John Brodie of the San Francisco 49er’s football team experienced an effect during
moments of playing time where he perceived things around him moving slower than
usual, giving him a longer time to observe, plan and react. Practicing meditators have
a distinct advantage for they accustom themselves to these relaxed states of slower
brain waves where moments of timelessness can be experienced. Perhaps
consciousness is merely an appearance of separate, sequential flashes or frames of
awareness. Some people experience their whole life flash before their eyes in a
matter of seconds just prior to a sudden death-risking situation. Also dream
researchers have discovered that a one minute dream sometimes feels like hours to a
In one experiment, hypnotized subjects were given imaginary tasks to perform in
their minds -- like designing a dress and preparing a complicated meal. They were
tricked into thinking they had an hour to accomplish their tasks, but they really had
only 10 seconds. After 10 seconds had elapsed in world time, the hypnotized
subjects experienced intricate and accurate detail in their inner perception that seemed to
them to be a complete hour! Given the same tasks in the waking state often stymied
them so badly that they couldn't think of a single dress design and actually prepared a
meal in a very disorganized fashion. A posthypnotic interview revealed that the
subjects experienced no difference in their "thinking" and that at no time did they feel
hurried or speeded up. Time distorted thought thus seems to have superior clarity to
normal conscious thought beset with constant distraction.
Begin this exercise by assuming a very relaxed state to achieve the rapport
necessary to create an alteration of perceived time. Next, review "Exercise - Learning
Self-Hypnosis" and achieve a self-hypnotic state. To initiate progress in time
distortion, begin with remembering your morning hours in a quick succession of
mental flashes -- from getting out of bed to going about your morning activities.
Now recall the hours after that and so on. Using your imagination, this will become
easy and should be practiced frequently.
Next, visualize seeing a recent movie that you're familiar with and start at the
beginning and whiz through to the end. Since most movies are about 2 hours long,
reviewing them in a matter of seconds will show you that you are progressing. Next,
mentally go to a familiar window in your house that overlooks some vegetation or
trees. Now visualize the seasons rapidly changing before your eyes (rain, snow,
sun, defoliation, rebudding, etc.) as 12 months pass by you like you are in a time
machine. Next, imagine you are superman (or supergirl) and you are swiftly flying
around the world very close to the ground while taking in all the scenes and wonders
as they flash by you.
These drills give you practice in consciously thinking fast as well as improving
your conscious memory of daily events. Practice these visualizations often and soon
you will see how easy they become. After each drill, you can bring yourself out of
the self-hypnotic state by counting backwards from 10 to 1 and progressively
Have you ever had the experience of looking at your watch or clock with a sweep
second hand only to find that it appeared stopped; then after a moment of shock,
watch it start moving again? There is a direct relationship between slower brain
waves and time appearing to slow down. This is your perceptual subjective time. As
an exercise, get in a comfortable seated position in front of a clock with a sweep
hand. Look at the clock while progressively relaxing your body and mind (review
"Exercise -- Relaxation For Improved Awareness"). Now close your eyes, relax
completely and visualize some activity with a feeling of intense anticipation or longing. Experience your visualization with all your sense. When you have achieved the
visualization and feeling, open your eyes slightly and look at the clock. You should
see the sweep hand stick or stop in a few places. After practicing this exercise, you
eventually will be able to slow or stop time consistently for varying periods of time as
you experience a slower brain wave output. Since time distortion does not always
depend upon slower brain waves, you can help the effect by reiterating the
suggestions in "Exercise -- Learn Through Time Distortion."

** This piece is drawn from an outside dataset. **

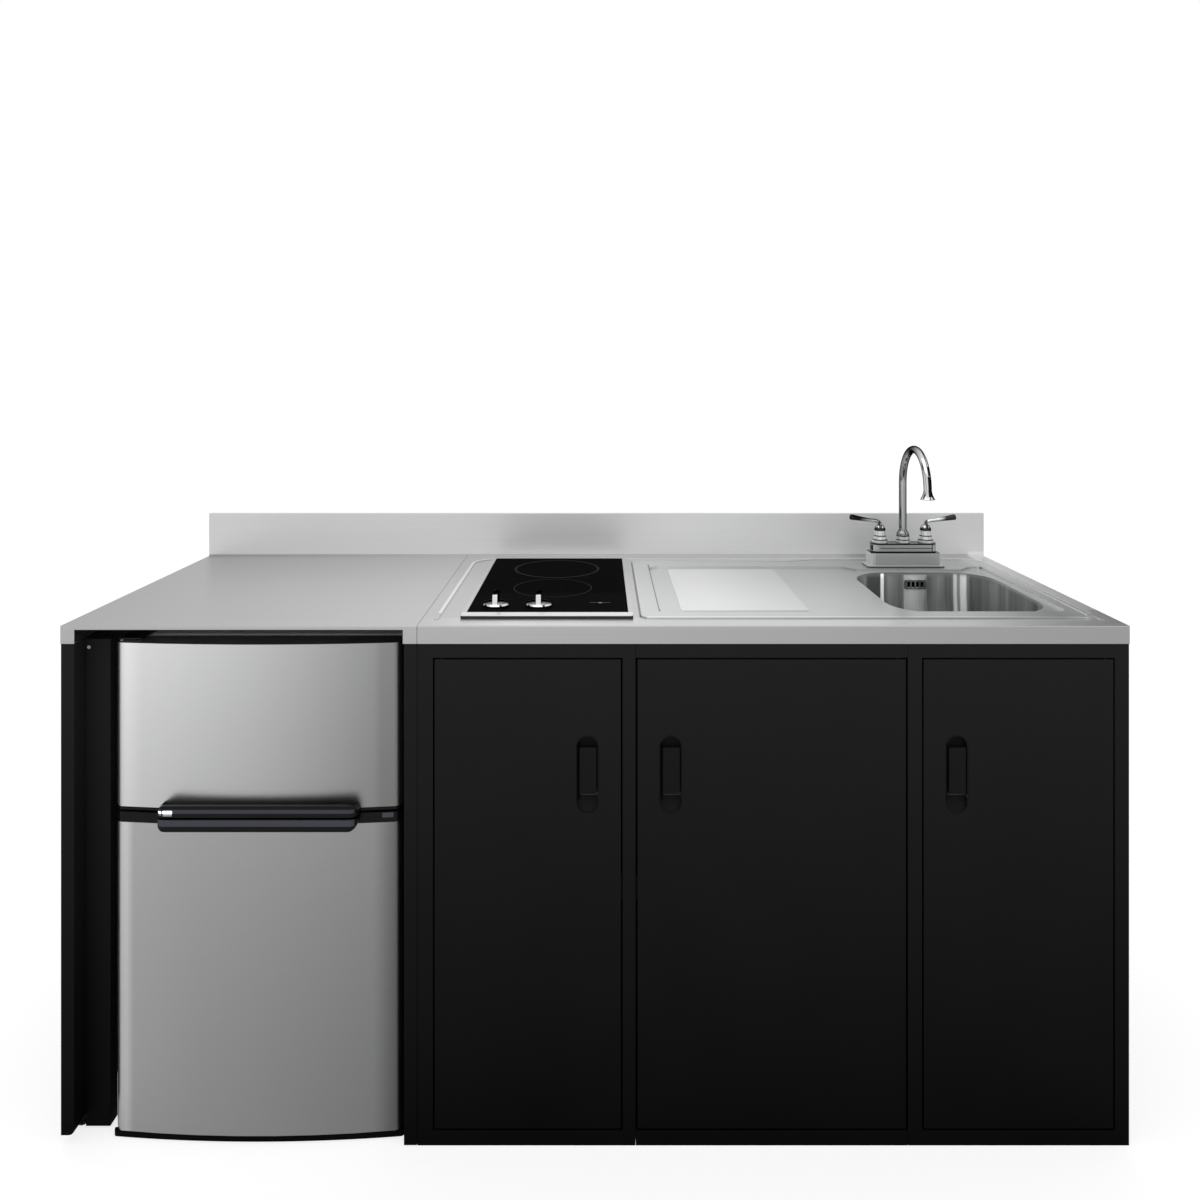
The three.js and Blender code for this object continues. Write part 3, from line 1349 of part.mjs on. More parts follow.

To monitor your progress with time distortion, have a friend help you or set up a
10-second timer for yourself. During 10 seconds, mentally and in a time distorted
state count on your fingers the number of times you can say, "I am getting better and
better at distorting time." Then say the same sentence aloud as many times as you can
and compare the two. When your mind goes into hyperdrive, you'll be amazed at
how many times you can say the sentence in 10 seconds of world time.
You'll find the more you practice any visualization, the more vivid it becomes, and
that a peculiar time distorted process will take over and your expended "real time" on
each visualization will be greatly shortened. By learning how to click your mental
button to go into a time distorted mode, formerly stressful situations will become
easier to handle, problems will become easier to solve, and you'll find that you'll
have all the time you need for any situation that confronts you.